Podczas czwartkowej rozprawy sąd przesłuchał kolejnych świadków. Byli to leśnik, który uczestniczył w zatrzymaniu belgijskich turystów oraz interweniujący policjanci. Wszyscy zeznawali, że Belgowie wędrowali poza ogrodzeniem obozu, którego tego dnia nie mogli zwiedzić, ponieważ podczas trwających właśnie Światowych Dni Młodzieży obóz mogły zwiedzać jedynie zarejestrowane grupy. W terenie tym nie było tablic informacyjnych.
Jak zeznawał na poprzedniej rozprawie dyrektor Państwowego Muzeum Auschwitz-Birkenau Piotr Cywiński, "teren, skąd zabrano izolatory, należy do muzeum, ogrodzenie historyczne jest w bardzo wielu miejscach wybrakowane, zniszczone, niektóre elementy leżą na ziemi, bo odpadły przez dziesięciolecia". "Kiedy nie jesteśmy przekonani, że dany element odpadł od tego słupa czy innego, to nie chcemy zniekształcać historii; gdy nie ma wątpliwości, że dany izolator odpadł od konkretnego słupa, zdarza nam się remontować" - wyjaśniał dyrektor.
Zdaniem Muzeum, cały teren Miejsca Pamięci ma szczególne znaczenie dla historii i światowego dziedzictwa kulturowego, dlatego zostało wpisane na Listę Światowego Dziedzictwa UNESCO, a wszystkie elementy wyposażenia i instalacji byłego obozu, które znajdują się na jego terenie, stanowią dobro o szczególnym znaczeniu dla kultury.
We wtorek krakowski Sąd Okręgowy w innym składzie wydał wyrok w sprawie dwójki 17-letnich Anglików, którzy w czerwcu 2015 r. zabrali z ziemi w rejonie tzw. Kanady części maszynki do strzyżenia i sztućca oraz dwa kawałki szkła zbrojonego ze świetlików. Sąd uznał, że oskarżeni, podnosząc z gruntu w celu przywłaszczenia przedmioty z naturalnego historycznego miejsca ich ujawnienia, dokonali uszkodzenia zabytku w postaci pozostałości magazynu nr 5 rejonu Kanada 2, stanowiącego dobro o szczególnym znaczeniu dla kultury na szkodę Państwowego Muzeum Auschwitz – Birkenau w Oświęcimiu.
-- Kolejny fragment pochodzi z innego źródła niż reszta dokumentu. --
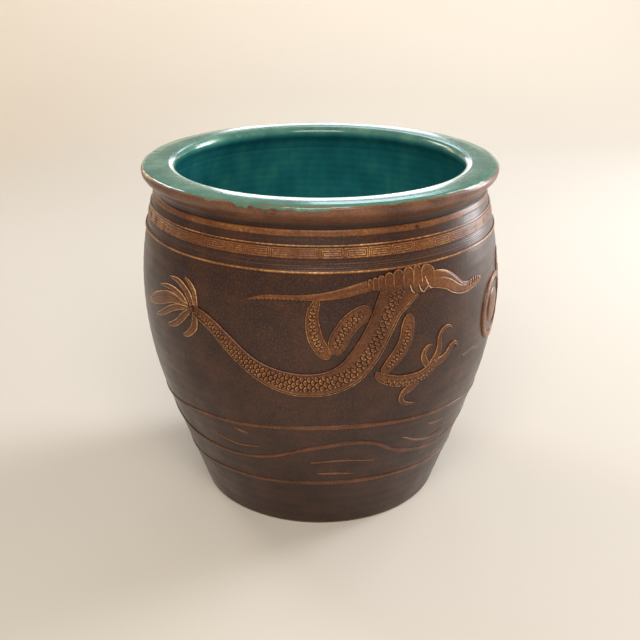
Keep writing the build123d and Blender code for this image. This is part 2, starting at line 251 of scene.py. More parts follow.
def make_piece(name, shells, node, material, weld=False):
    """One piece of the jar, made of closed shells, in place of one solid"""
    points = np.concatenate([grid.reshape(-1, 3) for grid, _, _ in shells])
    tones = np.concatenate([tone.ravel() for _, tone, _ in shells])
    faces, first = [], 0
    for grid, _, ring in shells:
        faces += shell_faces(grid, ring, first)
        first += grid.shape[0] * grid.shape[1]
    mesh = bpy.data.meshes.new(name)
    mesh.from_pydata(points.tolist(), [], faces)
    mesh.attributes.new("tone", "FLOAT", "POINT").data.foreach_set("value", tones.astype(np.float32))
    mesh.materials.append(material)
    if weld:
        weld_poles(mesh)
    mesh.shade_smooth()
    mesh.set_sharp_from_angle(angle=CREASE)
    piece = bpy.data.objects.new(name, mesh)
    scene.collection.objects.link(piece)
    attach(piece, "root")
    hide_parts(node)
    print(name, len(mesh.polygons), "faces")
    return piece


# %% A smooth line through chosen points
def smooth(points, count):
    """Smooth line through points, as evenly spaced samples; the first two numbers are places"""
    points = np.array(points, float)
    gaps = np.linalg.norm(np.diff(points[:, :2], axis=0), axis=1)
    stops = np.concatenate([[0], np.cumsum(gaps)])
    slopes = np.gradient(points, stops, axis=0)
    where = np.linspace(0, stops[-1], count)
    span = np.clip(np.searchsorted(stops, where, side="right") - 1, 0, len(gaps) - 1)
    part = ((where - stops[span]) / gaps[span])[:, None]
    gap = gaps[span][:, None]
    start = points[span] * (1 + 2 * part) * (1 - part) ** 2 + slopes[span] * gap * part * (1 - part) ** 2
    end = points[span + 1] * part**2 * (3 - 2 * part) - slopes[span + 1] * gap * part**2 * (1 - part)
    return start + end


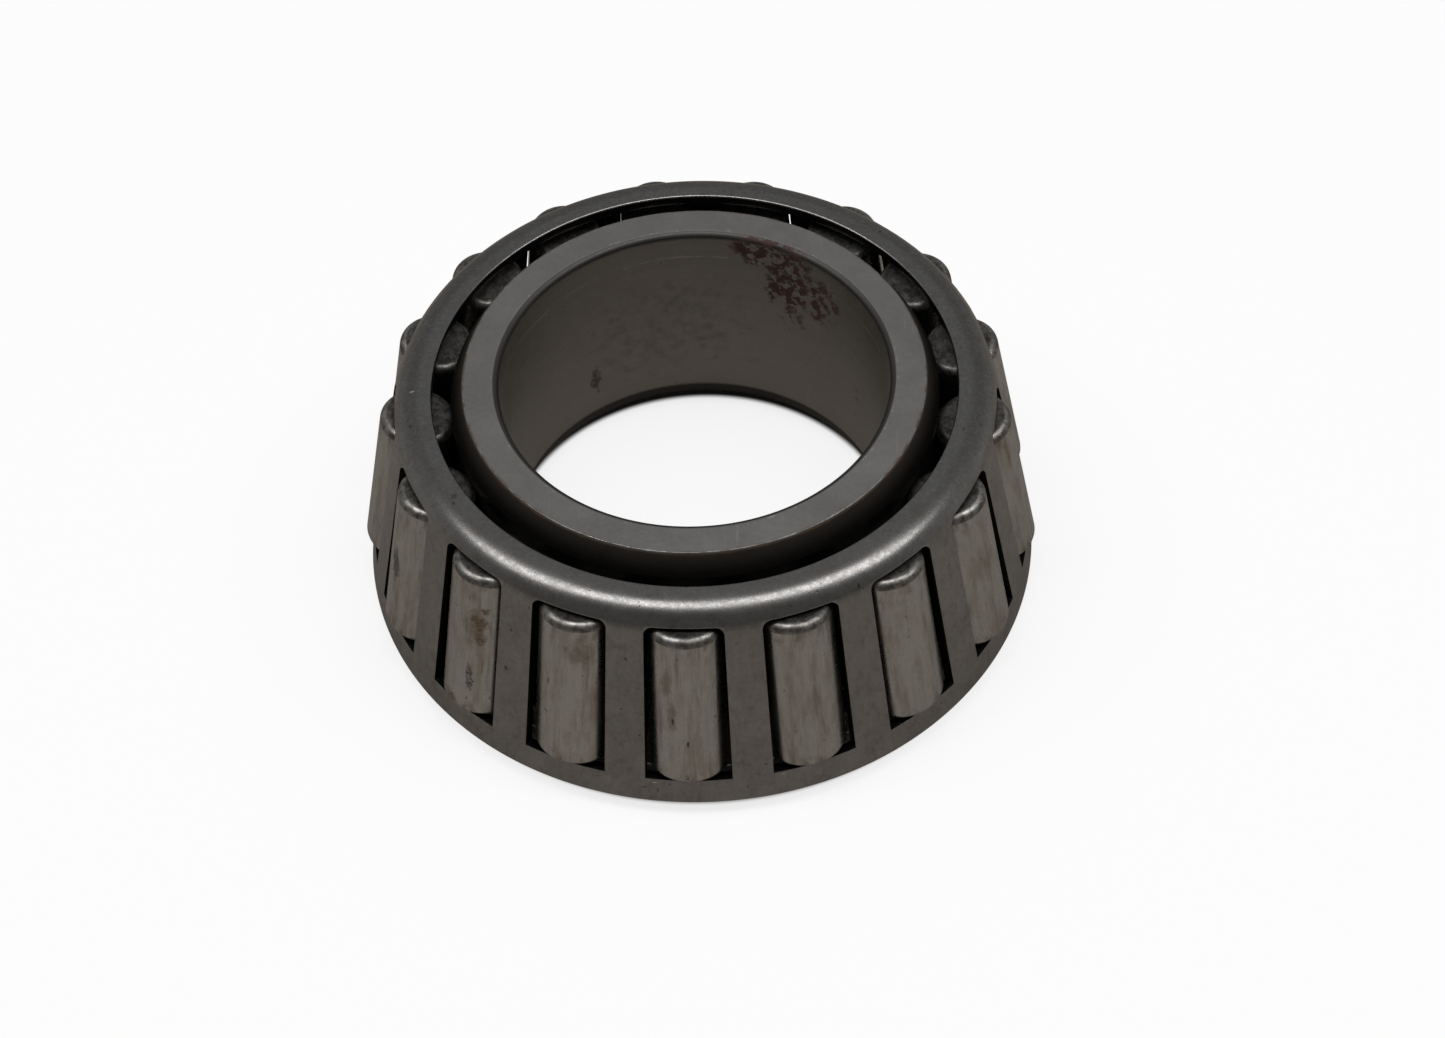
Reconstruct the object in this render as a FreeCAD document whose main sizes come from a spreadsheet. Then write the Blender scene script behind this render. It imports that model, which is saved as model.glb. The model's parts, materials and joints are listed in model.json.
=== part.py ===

Za to skazał ich na grzywny po 2 tys. zł i nawiązki po 6 tys. zł na Fundację Pamięci Ofiar Auschwitz-Birkenau.
Zdaniem sądu, podniesione przez Anglików "same przedmioty nie stanowiły dobra o szczególnym znaczeniu dla kultury, ale stanowiły elementy składające się na kompleks, jakim była pozostałość po magazynie Kanada, która niewątpliwie dobro o szczególnym znaczeniu dla kultury stanowiła".